— Begin Data shown —
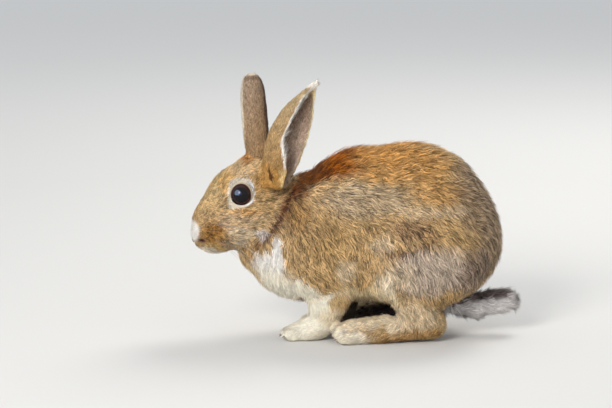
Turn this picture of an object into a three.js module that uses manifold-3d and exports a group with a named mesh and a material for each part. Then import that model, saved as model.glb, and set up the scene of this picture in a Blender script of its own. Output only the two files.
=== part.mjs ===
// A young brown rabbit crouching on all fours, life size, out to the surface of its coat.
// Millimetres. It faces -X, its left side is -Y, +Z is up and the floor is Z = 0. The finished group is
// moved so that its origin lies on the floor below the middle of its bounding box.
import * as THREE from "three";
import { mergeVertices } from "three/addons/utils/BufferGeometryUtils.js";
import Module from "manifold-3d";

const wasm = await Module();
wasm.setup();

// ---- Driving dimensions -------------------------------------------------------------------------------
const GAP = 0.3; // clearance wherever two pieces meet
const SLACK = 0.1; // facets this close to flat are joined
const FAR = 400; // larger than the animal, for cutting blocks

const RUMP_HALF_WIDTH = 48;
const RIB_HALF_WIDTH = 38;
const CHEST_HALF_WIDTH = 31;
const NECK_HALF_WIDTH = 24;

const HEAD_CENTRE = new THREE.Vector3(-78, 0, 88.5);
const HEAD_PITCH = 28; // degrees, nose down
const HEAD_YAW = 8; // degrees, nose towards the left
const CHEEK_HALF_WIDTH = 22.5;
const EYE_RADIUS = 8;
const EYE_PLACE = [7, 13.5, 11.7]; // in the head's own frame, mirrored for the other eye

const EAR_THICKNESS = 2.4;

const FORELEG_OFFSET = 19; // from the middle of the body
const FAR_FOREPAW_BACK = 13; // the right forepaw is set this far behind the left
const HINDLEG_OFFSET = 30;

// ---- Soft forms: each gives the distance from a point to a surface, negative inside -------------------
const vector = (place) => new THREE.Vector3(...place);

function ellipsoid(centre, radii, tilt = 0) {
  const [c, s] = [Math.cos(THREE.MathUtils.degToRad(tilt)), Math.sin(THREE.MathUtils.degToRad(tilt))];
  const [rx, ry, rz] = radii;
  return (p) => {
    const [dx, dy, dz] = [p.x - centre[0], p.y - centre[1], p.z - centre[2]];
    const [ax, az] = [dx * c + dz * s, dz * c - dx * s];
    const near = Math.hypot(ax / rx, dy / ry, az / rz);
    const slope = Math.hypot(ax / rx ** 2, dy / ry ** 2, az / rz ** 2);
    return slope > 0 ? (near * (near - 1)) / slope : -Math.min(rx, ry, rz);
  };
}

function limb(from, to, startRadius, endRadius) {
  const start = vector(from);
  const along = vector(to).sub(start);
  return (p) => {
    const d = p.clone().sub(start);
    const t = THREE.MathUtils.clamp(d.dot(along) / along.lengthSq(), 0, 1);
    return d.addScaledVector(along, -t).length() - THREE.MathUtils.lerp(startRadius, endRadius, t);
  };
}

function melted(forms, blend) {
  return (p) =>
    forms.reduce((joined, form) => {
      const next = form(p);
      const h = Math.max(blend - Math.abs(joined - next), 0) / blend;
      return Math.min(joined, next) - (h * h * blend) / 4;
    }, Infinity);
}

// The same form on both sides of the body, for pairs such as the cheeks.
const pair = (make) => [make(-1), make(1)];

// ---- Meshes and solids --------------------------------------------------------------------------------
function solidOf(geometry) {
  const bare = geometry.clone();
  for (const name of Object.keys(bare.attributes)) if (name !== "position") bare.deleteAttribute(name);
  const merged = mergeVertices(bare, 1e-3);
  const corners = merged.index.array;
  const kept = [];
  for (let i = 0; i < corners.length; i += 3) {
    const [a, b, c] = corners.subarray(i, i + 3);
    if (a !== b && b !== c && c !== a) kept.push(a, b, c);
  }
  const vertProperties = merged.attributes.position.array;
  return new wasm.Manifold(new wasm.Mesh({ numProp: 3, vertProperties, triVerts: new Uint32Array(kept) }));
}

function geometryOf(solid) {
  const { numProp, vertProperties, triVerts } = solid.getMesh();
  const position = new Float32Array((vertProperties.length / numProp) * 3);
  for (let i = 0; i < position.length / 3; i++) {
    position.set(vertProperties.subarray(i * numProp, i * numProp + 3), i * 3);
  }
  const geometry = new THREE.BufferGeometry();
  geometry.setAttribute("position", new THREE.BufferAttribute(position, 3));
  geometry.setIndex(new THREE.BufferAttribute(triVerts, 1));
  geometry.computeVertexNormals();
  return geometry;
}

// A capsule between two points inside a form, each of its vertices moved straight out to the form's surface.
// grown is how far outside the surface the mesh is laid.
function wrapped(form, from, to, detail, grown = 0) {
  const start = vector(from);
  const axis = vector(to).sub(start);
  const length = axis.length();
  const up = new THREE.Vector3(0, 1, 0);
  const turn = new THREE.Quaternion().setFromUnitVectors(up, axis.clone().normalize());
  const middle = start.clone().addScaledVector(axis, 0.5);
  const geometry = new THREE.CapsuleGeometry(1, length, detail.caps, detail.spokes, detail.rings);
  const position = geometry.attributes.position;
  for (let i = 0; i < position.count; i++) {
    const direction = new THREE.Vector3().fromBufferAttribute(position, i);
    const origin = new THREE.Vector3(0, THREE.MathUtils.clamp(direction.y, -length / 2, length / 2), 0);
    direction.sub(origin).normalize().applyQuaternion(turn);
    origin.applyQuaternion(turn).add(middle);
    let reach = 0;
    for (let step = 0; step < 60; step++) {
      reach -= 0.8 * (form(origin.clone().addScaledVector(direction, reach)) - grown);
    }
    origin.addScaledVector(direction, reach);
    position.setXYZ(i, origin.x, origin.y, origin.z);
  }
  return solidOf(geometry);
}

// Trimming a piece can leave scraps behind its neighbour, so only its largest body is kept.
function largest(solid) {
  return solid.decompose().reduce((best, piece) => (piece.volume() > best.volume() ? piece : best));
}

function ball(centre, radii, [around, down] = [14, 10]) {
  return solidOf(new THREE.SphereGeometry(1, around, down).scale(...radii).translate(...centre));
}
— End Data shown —
[Challenge] Recite the full listing above exactly.

[Solution to the exercise]
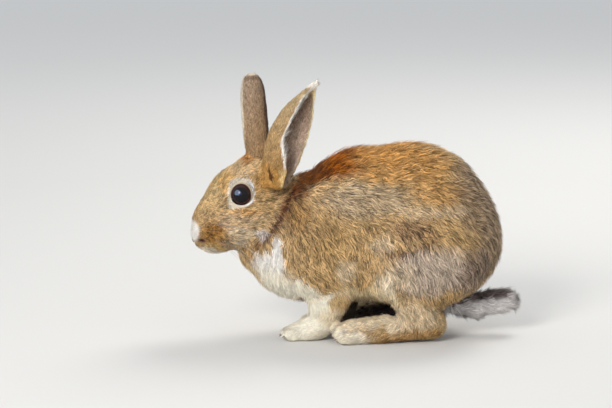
Turn this picture of an object into a three.js module that uses manifold-3d and exports a group with a named mesh and a material for each part. Then import that model, saved as model.glb, and set up the scene of this picture in a Blender script of its own. Output only the two files.
=== part.mjs ===
// A young brown rabbit crouching on all fours, life size, out to the surface of its coat.
// Millimetres. It faces -X, its left side is -Y, +Z is up and the floor is Z = 0. The finished group is
// moved so that its origin lies on the floor below the middle of its bounding box.
import * as THREE from "three";
import { mergeVertices } from "three/addons/utils/BufferGeometryUtils.js";
import Module from "manifold-3d";

const wasm = await Module();
wasm.setup();

// ---- Driving dimensions -------------------------------------------------------------------------------
const GAP = 0.3; // clearance wherever two pieces meet
const SLACK = 0.1; // facets this close to flat are joined
const FAR = 400; // larger than the animal, for cutting blocks

const RUMP_HALF_WIDTH = 48;
const RIB_HALF_WIDTH = 38;
const CHEST_HALF_WIDTH = 31;
const NECK_HALF_WIDTH = 24;

const HEAD_CENTRE = new THREE.Vector3(-78, 0, 88.5);
const HEAD_PITCH = 28; // degrees, nose down
const HEAD_YAW = 8; // degrees, nose towards the left
const CHEEK_HALF_WIDTH = 22.5;
const EYE_RADIUS = 8;
const EYE_PLACE = [7, 13.5, 11.7]; // in the head's own frame, mirrored for the other eye

const EAR_THICKNESS = 2.4;

const FORELEG_OFFSET = 19; // from the middle of the body
const FAR_FOREPAW_BACK = 13; // the right forepaw is set this far behind the left
const HINDLEG_OFFSET = 30;

// ---- Soft forms: each gives the distance from a point to a surface, negative inside -------------------
const vector = (place) => new THREE.Vector3(...place);

function ellipsoid(centre, radii, tilt = 0) {
  const [c, s] = [Math.cos(THREE.MathUtils.degToRad(tilt)), Math.sin(THREE.MathUtils.degToRad(tilt))];
  const [rx, ry, rz] = radii;
  return (p) => {
    const [dx, dy, dz] = [p.x - centre[0], p.y - centre[1], p.z - centre[2]];
    const [ax, az] = [dx * c + dz * s, dz * c - dx * s];
    const near = Math.hypot(ax / rx, dy / ry, az / rz);
    const slope = Math.hypot(ax / rx ** 2, dy / ry ** 2, az / rz ** 2);
    return slope > 0 ? (near * (near - 1)) / slope : -Math.min(rx, ry, rz);
  };
}

function limb(from, to, startRadius, endRadius) {
  const start = vector(from);
  const along = vector(to).sub(start);
  return (p) => {
    const d = p.clone().sub(start);
    const t = THREE.MathUtils.clamp(d.dot(along) / along.lengthSq(), 0, 1);
    return d.addScaledVector(along, -t).length() - THREE.MathUtils.lerp(startRadius, endRadius, t);
  };
}

function melted(forms, blend) {
  return (p) =>
    forms.reduce((joined, form) => {
      const next = form(p);
      const h = Math.max(blend - Math.abs(joined - next), 0) / blend;
      return Math.min(joined, next) - (h * h * blend) / 4;
    }, Infinity);
}

// The same form on both sides of the body, for pairs such as the cheeks.
const pair = (make) => [make(-1), make(1)];

// ---- Meshes and solids --------------------------------------------------------------------------------
function solidOf(geometry) {
  const bare = geometry.clone();
  for (const name of Object.keys(bare.attributes)) if (name !== "position") bare.deleteAttribute(name);
  const merged = mergeVertices(bare, 1e-3);
  const corners = merged.index.array;
  const kept = [];
  for (let i = 0; i < corners.length; i += 3) {
    const [a, b, c] = corners.subarray(i, i + 3);
    if (a !== b && b !== c && c !== a) kept.push(a, b, c);
  }
  const vertProperties = merged.attributes.position.array;
  return new wasm.Manifold(new wasm.Mesh({ numProp: 3, vertProperties, triVerts: new Uint32Array(kept) }));
}

function geometryOf(solid) {
  const { numProp, vertProperties, triVerts } = solid.getMesh();
  const position = new Float32Array((vertProperties.length / numProp) * 3);
  for (let i = 0; i < position.length / 3; i++) {
    position.set(vertProperties.subarray(i * numProp, i * numProp + 3), i * 3);
  }
  const geometry = new THREE.BufferGeometry();
  geometry.setAttribute("position", new THREE.BufferAttribute(position, 3));
  geometry.setIndex(new THREE.BufferAttribute(triVerts, 1));
  geometry.computeVertexNormals();
  return geometry;
}

// A capsule between two points inside a form, each of its vertices moved straight out to the form's surface.
// grown is how far outside the surface the mesh is laid.
function wrapped(form, from, to, detail, grown = 0) {
  const start = vector(from);
  const axis = vector(to).sub(start);
  const length = axis.length();
  const up = new THREE.Vector3(0, 1, 0);
  const turn = new THREE.Quaternion().setFromUnitVectors(up, axis.clone().normalize());
  const middle = start.clone().addScaledVector(axis, 0.5);
  const geometry = new THREE.CapsuleGeometry(1, length, detail.caps, detail.spokes, detail.rings);
  const position = geometry.attributes.position;
  for (let i = 0; i < position.count; i++) {
    const direction = new THREE.Vector3().fromBufferAttribute(position, i);
    const origin = new THREE.Vector3(0, THREE.MathUtils.clamp(direction.y, -length / 2, length / 2), 0);
    direction.sub(origin).normalize().applyQuaternion(turn);
    origin.applyQuaternion(turn).add(middle);
    let reach = 0;
    for (let step = 0; step < 60; step++) {
      reach -= 0.8 * (form(origin.clone().addScaledVector(direction, reach)) - grown);
    }
    origin.addScaledVector(direction, reach);
    position.setXYZ(i, origin.x, origin.y, origin.z);
  }
  return solidOf(geometry);
}

// Trimming a piece can leave scraps behind its neighbour, so only its largest body is kept.
function largest(solid) {
  return solid.decompose().reduce((best, piece) => (piece.volume() > best.volume() ? piece : best));
}

function ball(centre, radii, [around, down] = [14, 10]) {
  return solidOf(new THREE.SphereGeometry(1, around, down).scale(...radii).translate(...centre));
}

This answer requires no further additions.